** EXERCISE INPUTS **
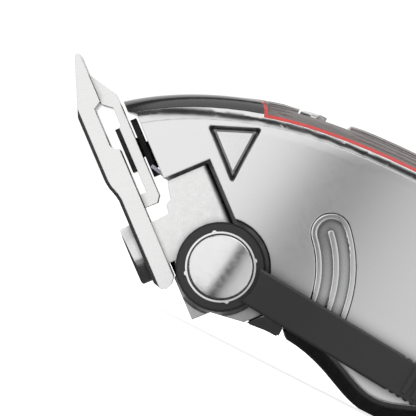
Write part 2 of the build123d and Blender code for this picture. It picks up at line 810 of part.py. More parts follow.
with BuildPart() as adjusting_bracket:
    with BuildSketch(HEAD.offset(EAR_Y)):
        add(ear_view)
    extrude(amount=-EAR_T)
    with BuildSketch(HEAD.offset(-EAR_Y)):
        add(ear_view)
    extrude(amount=EAR_T)
    rear_edges = adjusting_bracket.edges().filter_by(
        lambda e: HEAD.to_local_coords(e.center()).X > EAR_REAR_W - 0.01
        and abs(e.center().Y) > EAR_Y - 0.01
    )
    fillet(rear_edges, EAR_BEND_R)
    with BuildSketch(HEAD):
        with Locations(((FRONT_W - 5.1) / 2, (BRACKET_U + WALL_TOP_U) / 2)):
            Rectangle(-5.1 - FRONT_W, WALL_TOP_U - BRACKET_U)
    extrude(amount=EAR_Y - EAR_T / 2, both=True)
    wall_back = Plane(HEAD.from_local_coords((-5.1, 0, 0)), x_dir=(0, 1, 0), z_dir=HEAD.x_dir)
    # bosses: two round ones for the blade screws, two square ones on the guide posts
    with BuildSketch(wall_back):
        with Locations((-BLADE_SCREW_Y, BLADE_SCREW_U), (BLADE_SCREW_Y, BLADE_SCREW_U)):
            Circle(2.9)
    extrude(amount=BOSS_W + 5.1)
    with BuildSketch(wall_back):
        with Locations((-POST_Y, (BRACKET_U + WALL_TOP_U) / 2), (POST_Y, (BRACKET_U + WALL_TOP_U) / 2)):
            Rectangle(3.6, WALL_TOP_U - BRACKET_U)
    extrude(amount=BOSS_W + 5.1)
    with BuildSketch(wall_back.offset(-3)):
        with Locations((-BLADE_SCREW_Y, BLADE_SCREW_U), (BLADE_SCREW_Y, BLADE_SCREW_U)):
            Circle(BLADE_SCREW_R)
    extrude(amount=8, mode=Mode.SUBTRACT)
    for y in (-POST_Y, POST_Y):
        with BuildPart(mode=Mode.PRIVATE) as guide_bore:
            with BuildSketch(Plane(HEAD.from_local_coords((POST_W, 0, -y)), z_dir=HEAD.y_dir)):
                Circle(POST_R + RUN)
            extrude(amount=20)
        add(guide_bore.part, mode=Mode.SUBTRACT)
    # the fork that the cam works in: open toward the front, the same in both ears
    with BuildSketch(HEAD):
        with Locations((CAM_W, CAM_U)):
            Circle(CAM_R + SLIDE)
        with Locations((CAM_W + 0.12, CAM_U)):
            Circle(CAM_R + SLIDE)
        with Locations((CAM_W - 3.0, CAM_U)):
            Rectangle(6.0, 2 * (CAM_R + SLIDE) - 2.6)
    extrude(amount=EAR_Y + 1, both=True, mode=Mode.SUBTRACT)
adjusting_bracket.part.label = "adjusting_bracket"
export_step(adjusting_bracket.part, "parts/adjusting_bracket.step")

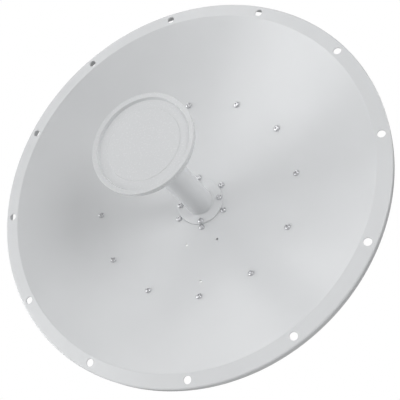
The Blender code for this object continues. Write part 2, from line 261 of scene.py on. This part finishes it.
def powder_coat(name, colour, roughness=0.22, peel=0.10):
    """Baked powder: an even colour with faint clouds, and the fine orange peel of the melt."""
    cloud_scale, gloss_scale, peel_scale = 9, 420, 620
    peel_height = 0.0002
    material, tree, shader = new_material(name, colour, roughness, 0)
    clouds = spread(tree, noise(tree, cloud_scale, 2), 0, 1)
    tint(tree, shader, clouds, [c * 0.985 for c in colour], [min(1, c * 1.01) for c in colour])
    rough = spread(tree, noise(tree, gloss_scale, 2), roughness - 0.03, roughness + 0.04)
    tree.links.new(rough, shader.inputs["Roughness"])
    bump(tree, shader, noise(tree, peel_scale, 1.5), peel, peel_height)
    return material


def turned_metal(name, colour, roughness):
    """Bare metal with the fine rings that turning leaves about the piece's own axis."""
    ring_scale, gloss_scale, cloud_scale = 900, 300, 120
    ring_height = 0.0001
    material, tree, shader = new_material(name, colour, roughness, 1)
    place = tree.nodes.new("ShaderNodeTexCoord")
    rings = add_node(tree, "ShaderNodeTexWave", wave_type="RINGS", rings_direction="Z")
    rings.inputs["Scale"].default_value = ring_scale
    rings.inputs["Distortion"].default_value = 2.0
    rings.inputs["Detail"].default_value = 2.0
    rings.inputs["Detail Scale"].default_value = 60
    tree.links.new(place.outputs["Object"], rings.inputs["Vector"])
    rough = spread(tree, noise(tree, gloss_scale, 3), roughness - 0.05, roughness + 0.08)
    tree.links.new(rough, shader.inputs["Roughness"])
    clouds = spread(tree, noise(tree, cloud_scale, 3), 0, 1)
    tint(tree, shader, clouds, [c * 0.93 for c in colour], colour)
    bump(tree, shader, rings.outputs["Fac"], 0.06, ring_height)
    return material


def zinc_plate(name, colour):
    """Galvanised sheet: a faint spangle of crystals about a centimetre wide."""
    crystal_scale, grain_scale = 95.0, 260
    grain_height = 0.0002
    material, tree, shader = new_material(name, colour, 0.42, 1)
    place = tree.nodes.new("ShaderNodeTexCoord")
    crystals = add_node(tree, "ShaderNodeTexVoronoi", Scale=crystal_scale)
    tree.links.new(place.outputs["Object"], crystals.inputs["Vector"])
    grey = tree.nodes.new("ShaderNodeRGBToBW")
    tree.links.new(crystals.outputs["Color"], grey.inputs["Color"])
    tint(tree, shader, grey.outputs["Val"], [c * 0.86 for c in colour], [min(1, c * 1.08) for c in colour])
    rough = spread(tree, grey.outputs["Val"], 0.34, 0.5)
    tree.links.new(rough, shader.inputs["Roughness"])
    bump(tree, shader, noise(tree, grain_scale, 3), 0.08, grain_height)
    return material


def white_plastic(name, colour):
    cloud_scale = 200
    material, tree, shader = new_material(name, colour, 0.5, 0)
    clouds = spread(tree, noise(tree, cloud_scale, 2), 0, 1)
    tint(tree, shader, clouds, [c * 0.96 for c in colour], colour)
    return material


COAT_COLOUR = (0.615, 0.625, 0.635)
COAT = powder_coat("powder_coat", COAT_COLOUR)
DISC_COAT = powder_coat("disc_coat", COAT_COLOUR, 0.25, 0.03)
HOUSING_COAT = powder_coat("housing_coat", (0.50, 0.51, 0.53), 0.5)
STAINLESS = turned_metal("stainless", (0.64, 0.645, 0.66), 0.26)
ALUMINIUM = turned_metal("turned_aluminium", (0.72, 0.73, 0.75), 0.34)
NICKEL = turned_metal("nickel", (0.74, 0.72, 0.66), 0.22)
ZINC = zinc_plate("zinc", (0.62, 0.63, 0.65))
DIELECTRIC = white_plastic("dielectric", (0.86, 0.86, 0.84))


# Shapes

def bowl_point(radius, behind=0.0):
    """The (radius, height) of the bowl's front surface there, moved square to it towards the back."""
    slope = radius / (2 * FOCAL_LENGTH)
    length = hypot(1, slope)
    height = radius**2 / (4 * FOCAL_LENGTH) - BOWL_DEPTH
    return radius + behind * slope / length, height - behind / length


def bowl_line(first, last, steps, behind=0.0):
    return [bowl_point(first + (last - first) * i / steps, behind) for i in range(steps + 1)]


def on_circle(radius, degrees, height=0.0):
    """A point at a clock angle from the top, seen from the front."""
    angle = radians(degrees)
    return Vector((radius * sin(angle), radius * cos(angle), height))


def level(radius, degrees, height):
    return Matrix.Translation(on_circle(radius, degrees, height))


def on_bowl(radius, degrees):
    """The frame of a screw that stands square on the bowl's front surface."""
    lean = atan2(radius, 2 * FOCAL_LENGTH)
    normal = Vector((0, 0, cos(lean))) - on_circle(1, degrees) * sin(lean)
    turn = normal.to_track_quat("Z", "Y").to_matrix().to_4x4()
    return Matrix.Translation(on_circle(radius, degrees, bowl_point(radius)[1])) @ turn


def around(count):
    return [360 * i / count for i in range(count)]


def rounded(points, radii, steps=4):
    """The outline with each corner that has a radius made an arc; radii holds {index: radius}."""
    made = []
    for index, point in enumerate(points):
        radius = radii.get(index, 0)
        if not radius:
            made.append(tuple(point))
            continue
        corner = Vector(point)
        before = (Vector(points[index - 1]) - corner).normalized()
        after = (Vector(points[(index + 1) % len(points)]) - corner).normalized()
        half = acos(max(-1, min(1, before.dot(after)))) / 2
        middle = corner + (before + after).normalized() * (radius / sin(half))
        start = corner + before * (radius / tan(half)) - middle
        end = corner + after * (radius / tan(half)) - middle
        turn = start.angle_signed(end)
        for i in range(steps + 1):
            angle = -turn * i / steps
            made.append(tuple(middle + Matrix.Rotation(angle, 2) @ start))
    return made


def smooth(thing, angle=30):
    """Smooth shading that keeps flat faces flat and edges sharp."""
    thing.data.shade_smooth()
    thing.data.set_sharp_from_angle(angle=radians(angle))
    weighted = thing.modifiers.new("Flat faces", "WEIGHTED_NORMAL")
    weighted.keep_sharp = True


def loose_object(name, mesh):
    thing = bpy.data.objects.new(name, mesh)
    bpy.context.scene.collection.objects.link(thing)
    return thing


def turned(name, profile, steps, closed=True):
    """A turned shape about z, from (radius, height) points with the outer side running down."""
    mesh = bpy.data.meshes.new(name)
    count = len(profile)
    edges = [(i, i + 1) for i in range(count - 1)]
    if closed:
        edges.append((count - 1, 0))
    mesh.from_pydata([(radius, 0, height) for radius, height in profile], edges, [])
    thing = loose_object(name, mesh)
    spin = thing.modifiers.new("Turn", "SCREW")
    spin.steps = steps
    spin.render_steps = steps
    spin.use_merge_vertices = True
    spin.merge_threshold = 0.000001
    return thing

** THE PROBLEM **
Of the lines above, copy each that contains "Write".

** RESPONSE **
Write part 2 of the build123d and Blender code for this picture. It picks up at line 810 of part.py. More parts follow.
The Blender code for this object continues. Write part 2, from line 261 of scene.py on. This part finishes it.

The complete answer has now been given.